• _Aim_
Copy exactly, please, the lines of the data from its start through the line containing "radius=0.0028, top=0.0048, bumps=2)".
** Start Data to use **
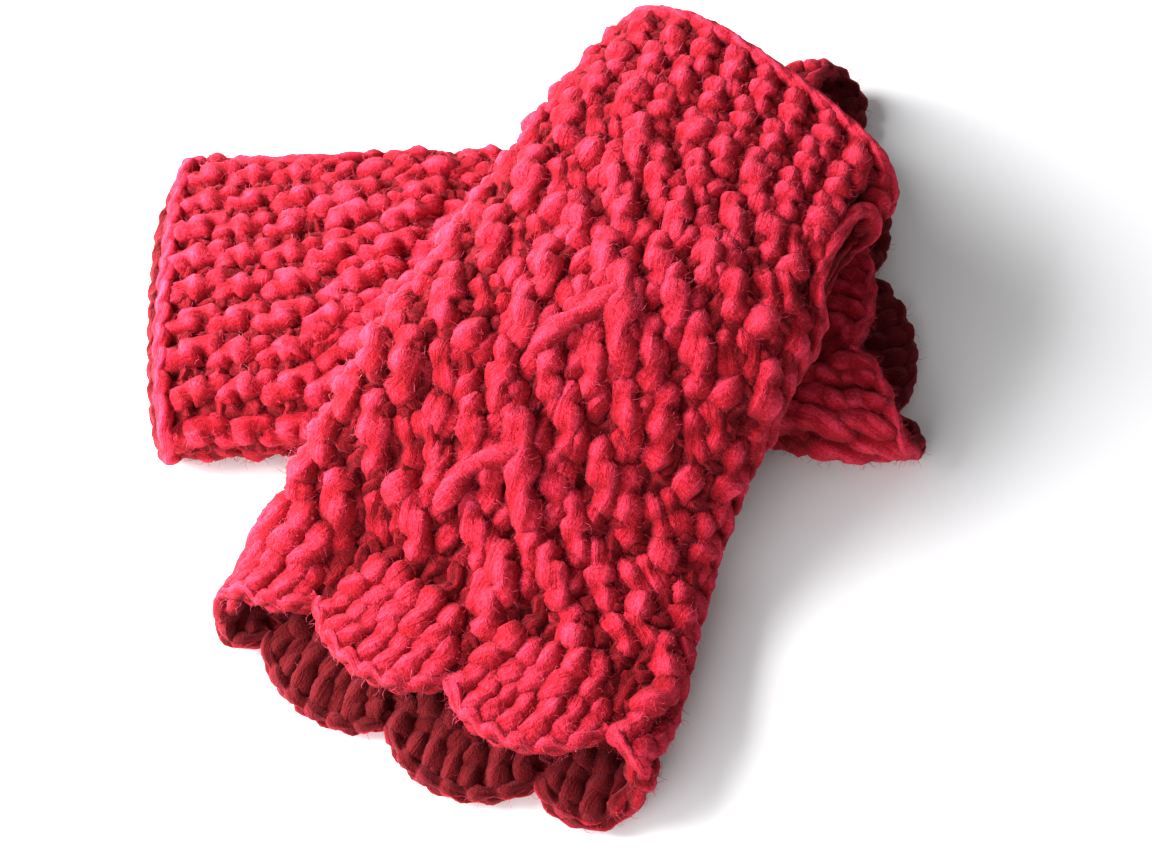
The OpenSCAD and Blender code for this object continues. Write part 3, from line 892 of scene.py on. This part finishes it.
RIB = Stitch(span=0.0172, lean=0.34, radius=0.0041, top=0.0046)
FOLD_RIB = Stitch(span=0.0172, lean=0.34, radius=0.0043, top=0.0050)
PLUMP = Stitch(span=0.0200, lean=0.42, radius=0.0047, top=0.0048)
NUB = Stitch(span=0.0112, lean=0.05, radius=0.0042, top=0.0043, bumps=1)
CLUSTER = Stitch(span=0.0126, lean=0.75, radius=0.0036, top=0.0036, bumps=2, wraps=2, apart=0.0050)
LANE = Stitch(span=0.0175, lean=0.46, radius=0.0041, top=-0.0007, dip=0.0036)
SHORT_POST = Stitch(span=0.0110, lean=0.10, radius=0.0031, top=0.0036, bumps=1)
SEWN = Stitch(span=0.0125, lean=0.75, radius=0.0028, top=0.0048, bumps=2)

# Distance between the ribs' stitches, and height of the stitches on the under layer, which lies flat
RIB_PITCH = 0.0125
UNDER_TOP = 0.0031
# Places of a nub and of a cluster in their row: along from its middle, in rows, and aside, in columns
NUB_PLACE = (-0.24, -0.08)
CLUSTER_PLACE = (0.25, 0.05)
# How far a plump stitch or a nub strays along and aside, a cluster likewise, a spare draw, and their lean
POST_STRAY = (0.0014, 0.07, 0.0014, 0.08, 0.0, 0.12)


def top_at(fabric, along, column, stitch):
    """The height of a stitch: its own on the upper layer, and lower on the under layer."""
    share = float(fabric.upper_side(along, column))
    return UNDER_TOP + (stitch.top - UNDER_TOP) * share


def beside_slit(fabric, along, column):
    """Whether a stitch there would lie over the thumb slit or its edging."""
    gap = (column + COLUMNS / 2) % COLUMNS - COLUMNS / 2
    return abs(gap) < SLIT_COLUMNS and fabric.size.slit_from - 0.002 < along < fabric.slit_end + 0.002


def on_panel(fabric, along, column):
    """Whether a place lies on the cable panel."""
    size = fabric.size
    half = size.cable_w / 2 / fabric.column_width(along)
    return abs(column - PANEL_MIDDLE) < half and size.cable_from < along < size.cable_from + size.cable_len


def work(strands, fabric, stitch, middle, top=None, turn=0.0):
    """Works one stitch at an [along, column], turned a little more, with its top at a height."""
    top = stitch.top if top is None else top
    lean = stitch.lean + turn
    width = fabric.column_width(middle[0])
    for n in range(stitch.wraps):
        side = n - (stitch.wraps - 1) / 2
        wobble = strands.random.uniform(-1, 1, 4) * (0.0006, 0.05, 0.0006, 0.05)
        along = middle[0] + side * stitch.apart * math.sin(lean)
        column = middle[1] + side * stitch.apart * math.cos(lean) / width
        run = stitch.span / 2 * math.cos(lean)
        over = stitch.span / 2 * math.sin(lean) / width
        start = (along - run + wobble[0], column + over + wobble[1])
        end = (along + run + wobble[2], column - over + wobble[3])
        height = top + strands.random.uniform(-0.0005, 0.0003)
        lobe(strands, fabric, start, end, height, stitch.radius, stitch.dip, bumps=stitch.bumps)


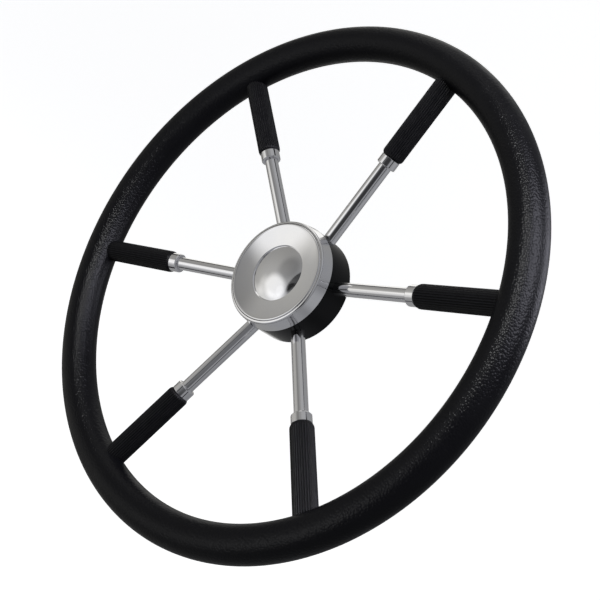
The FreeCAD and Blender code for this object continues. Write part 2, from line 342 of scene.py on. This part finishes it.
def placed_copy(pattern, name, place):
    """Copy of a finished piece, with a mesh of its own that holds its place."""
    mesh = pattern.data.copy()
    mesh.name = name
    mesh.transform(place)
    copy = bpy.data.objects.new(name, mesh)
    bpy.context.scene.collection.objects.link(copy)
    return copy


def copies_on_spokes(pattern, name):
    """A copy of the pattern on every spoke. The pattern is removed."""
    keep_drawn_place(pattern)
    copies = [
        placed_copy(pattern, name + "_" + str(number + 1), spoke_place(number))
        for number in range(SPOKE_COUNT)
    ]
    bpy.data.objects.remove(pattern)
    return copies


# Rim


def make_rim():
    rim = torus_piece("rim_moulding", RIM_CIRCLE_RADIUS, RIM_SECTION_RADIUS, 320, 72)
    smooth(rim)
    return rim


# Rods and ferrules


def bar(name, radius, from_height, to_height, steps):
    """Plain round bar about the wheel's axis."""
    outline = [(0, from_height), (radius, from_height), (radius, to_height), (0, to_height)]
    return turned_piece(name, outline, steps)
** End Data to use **
• _Task output_
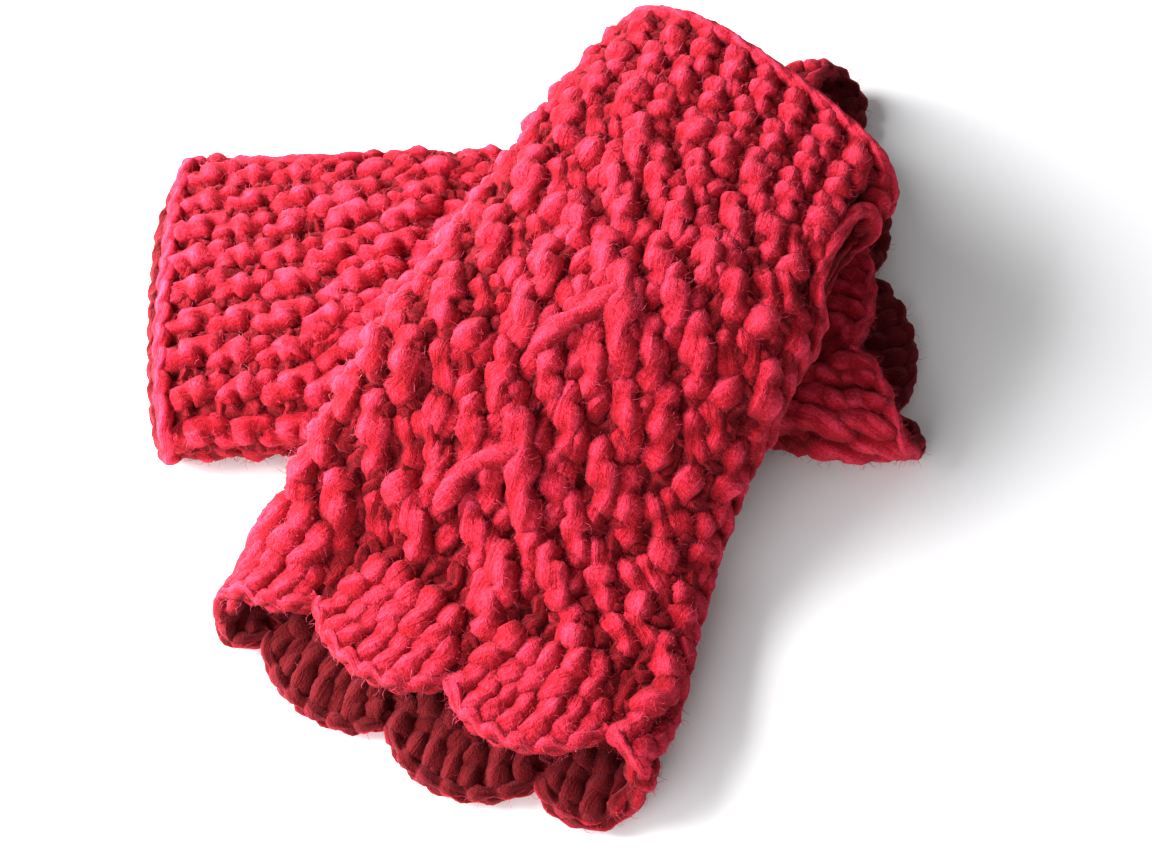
The OpenSCAD and Blender code for this object continues. Write part 3, from line 892 of scene.py on. This part finishes it.
RIB = Stitch(span=0.0172, lean=0.34, radius=0.0041, top=0.0046)
FOLD_RIB = Stitch(span=0.0172, lean=0.34, radius=0.0043, top=0.0050)
PLUMP = Stitch(span=0.0200, lean=0.42, radius=0.0047, top=0.0048)
NUB = Stitch(span=0.0112, lean=0.05, radius=0.0042, top=0.0043, bumps=1)
CLUSTER = Stitch(span=0.0126, lean=0.75, radius=0.0036, top=0.0036, bumps=2, wraps=2, apart=0.0050)
LANE = Stitch(span=0.0175, lean=0.46, radius=0.0041, top=-0.0007, dip=0.0036)
SHORT_POST = Stitch(span=0.0110, lean=0.10, radius=0.0031, top=0.0036, bumps=1)
SEWN = Stitch(span=0.0125, lean=0.75, radius=0.0028, top=0.0048, bumps=2)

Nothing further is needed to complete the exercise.